Stanford’s venture into online education continues with the school’s latest announcement that it will be using the open-source learning platform edX to host its online courses.

EdX began as a nonprofit project between Harvard and MIT, and grew to include 12 different schools. The learning platform will officially become open-source on June 1, at which point any school will be able to use its platform to provide various online education tools.

Stanford is supporting the move by announcing its intentions to leverage the open-source learning software as soon as it goes live.

Currently, edX hosts free classes from Harvard, MIT and Berkeley. In addition to Stanford, Wellesley, Georgetown and the University of Texas will join in the fall, with hundreds of international schools expressing interest, as well. In addition to free classes, the platform provides certificates of mastery based on evaluation by edX and the participating schools. The open-source model holds a global attraction: More than 150,000 students in 160 countries registered for the first MIT course on the list. Ages of the registrants ranged from 14 to 74.

Stanford already makes use of other major online platforms, such as Coursera and Venture Lab, and the school reported that it will continue with those programs, juggling alternative software options for the time being. However, Stanford’s other open-source platform, Class2Go, will be merged with edX, creating a single open-source project instead of two competing platforms. Stanford also says that 64 different online courses have been taught by 48 different faculty members in its departments, with attendance reaching 2 million students in 2012.
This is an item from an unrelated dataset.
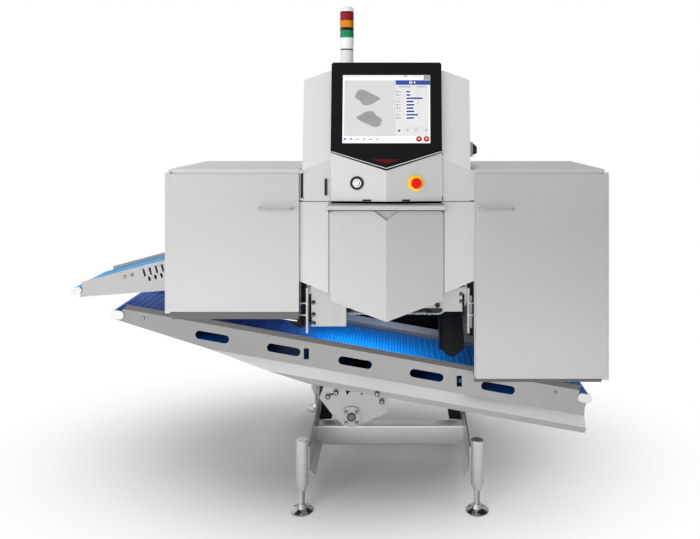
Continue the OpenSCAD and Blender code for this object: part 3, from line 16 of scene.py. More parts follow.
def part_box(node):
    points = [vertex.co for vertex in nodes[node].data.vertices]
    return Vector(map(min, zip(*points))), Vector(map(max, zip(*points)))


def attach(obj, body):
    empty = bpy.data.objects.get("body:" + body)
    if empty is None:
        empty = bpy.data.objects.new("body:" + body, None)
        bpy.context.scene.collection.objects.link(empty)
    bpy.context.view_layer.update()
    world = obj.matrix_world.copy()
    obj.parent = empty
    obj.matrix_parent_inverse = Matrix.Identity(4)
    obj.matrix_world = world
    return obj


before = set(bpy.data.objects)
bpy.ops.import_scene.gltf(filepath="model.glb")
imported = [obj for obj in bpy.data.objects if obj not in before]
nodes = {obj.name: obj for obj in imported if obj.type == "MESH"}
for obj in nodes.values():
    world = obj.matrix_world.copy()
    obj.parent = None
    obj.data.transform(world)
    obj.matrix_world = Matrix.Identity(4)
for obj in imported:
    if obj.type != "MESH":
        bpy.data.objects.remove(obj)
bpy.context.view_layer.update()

# %% [markdown]
# Node trees read best as plain sums. A small class wraps one socket and turns + - *
# into Math nodes, and a maker adds any other node to its tree, its settings first,
# because some of them change which sockets the node has. A finish is a maker for one
# material, which it puts on the model's pieces that wear it.

# %% Makers for node trees and finishes
class Signal:
    def __init__(self, maker, socket):
        self.maker, self.socket = maker, socket

    def math(self, kind, a, b=0):
        return self.maker.add("ShaderNodeMath", [a, b], operation=kind)

    def __add__(self, b): return self.math("ADD", self, b)
    def __radd__(self, b): return self.math("ADD", b, self)
    def __sub__(self, b): return self.math("SUBTRACT", self, b)
    def __rsub__(self, b): return self.math("SUBTRACT", b, self)
    def __mul__(self, b): return self.math("MULTIPLY", self, b)
    def above(self, b): return self.math("GREATER_THAN", self, b)
    def below(self, b): return self.math("LESS_THAN", self, b)
    def most(self, b): return self.math("MAXIMUM", self, b)
    def angle(self, b): return self.math("ARCTAN2", self, b)
    def size(self): return self.math("ABSOLUTE", self)
    def root(self): return self.math("SQRT", self)
    def wave(self, count): return self.math("SINE", self * count)

    def ramp(self, low, high, kind="LINEAR"):
        """0 up to low and 1 from high on."""
        return self.maker.add("ShaderNodeMapRange", {"Value": self, "From Min": low, "From Max": high},
                              interpolation_type=kind)


class Maker:
    def __init__(self, tree):
        self.tree = tree

    def feed(self, node, sockets):
        for name, value in sockets.items():
            if isinstance(value, Signal):
                self.tree.links.new(value.socket, node.inputs[name])
            else:
                node.inputs[name].default_value = value

    def add(self, kind, sockets=(), out=0, **settings):
        node = self.tree.nodes.new(kind)
        for name, value in settings.items():
            setattr(node, name, value)
        self.feed(node, sockets if isinstance(sockets, dict) else dict(enumerate(sockets)))
        return Signal(self, node.outputs[out])

    def axes(self, place=None):
        parts = self.tree.nodes.new("ShaderNodeSeparateXYZ")
        self.feed(parts, {0: place or self.place})
        return [Signal(self, out) for out in parts.outputs]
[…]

Stanford’s open-source development team has been working with the edX team over the last few months to prepare for the June switch. Eventually, a larger team will be created when Class2Go is merged with edX. Stanford will also continue experimenting with “flipped classrooms” (putting lectures online and using classroom time for discussion), interactive videos, social media conversations and Internet-based assessment.

Stanford has also recently released a series of videos where professors describe their experiences with online education and how it has affected their teaching. Many professors talk about their experiences in online learning as they transitioned from creating simple digital materials to moving content online, and finally to incorporating online learning as an integral, ongoing experience.